Akademiepräsident Prof. Dr. Frieder Otto Wolf gab seinerseits einen kurzen “ergänzenden Beitrag” über die diversen Kategorienfehler in der gesamten Transhumanismus-Debatte. Transhumanisten würden vor allem konsequent alle gesellschaftlichen Verhältnisse ausblenden. Und er dachte laut darüber nach, welches denn der Nährboden sei, auf dem so etwas wie der Transhumanismus gründe. Für ihn sei dieser nur etwas für “abgehobene Eliten” und/oder ein Fluchtangebot aus individuellen Krisen. Für Humanisten müsse es daher heißen: “Was können wir dagegen setzen? Wie wollen wir leben und welche Probleme im Leben aller lösen? Wie weit dürfen sich Wissenschaft und Technik verselbständigen?” Und vor allem dürfe es keine Abgabe der gesamtgesellschaftlichen Verantwortung an “Techniker” geben.

Das von Ralf Schöppner moderierte abschließende Podiumsgespräch mit Dr.
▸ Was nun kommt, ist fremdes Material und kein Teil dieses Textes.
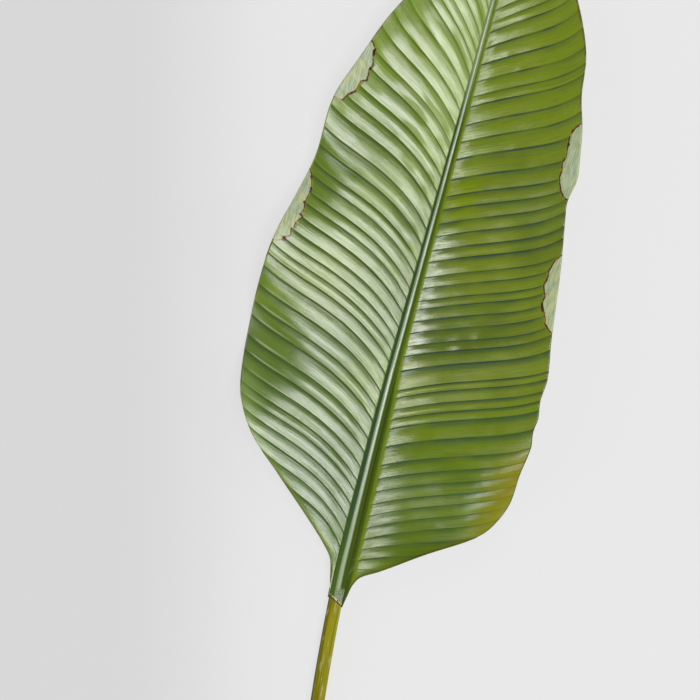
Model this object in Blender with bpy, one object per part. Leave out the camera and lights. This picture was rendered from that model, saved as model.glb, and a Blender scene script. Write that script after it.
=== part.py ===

Sorin Antohi (Bukarest), Frieder Otto Wolf, Joachim Fischer, Stefan Lorenz Sorgner und dem zugeschalteten Enno Rudolph fasste noch einmal das Pro und Kontra der Debatte auf dieser Konferenz zusammen. Fertige Antworten konnte es natürlich nicht geben, es blieben vor allem viele Fragen und auch noch zu bewältigende Aufgaben seitens der Humanisten. Hierfür gab das Impulsreferat von Sorin Antohi “Humanismus und Utopie” einen guten Ausgangspunkt. Vier seiner Fragen sollen hier unbedingt hervorgehoben werden: “Sind die Zukunfts-Spekulationen von gestern und heute erbaulicher, fruchtbarer, ergiebiger als die vergangene Geschichte und die Zukunftsspekulationen von damals? Weisen eine ungezügelte Säkularisierung und ihr Gegenstück, die Re-Säkularisierung, auf ein Grundproblem der menschlichen Natur und menschlicher Vernunft hin? Ist Humanismus eine Utopie? Welche Zukunft haben gesellschaftliche Entwürfe, d.h. Utopismus und Humanismus?”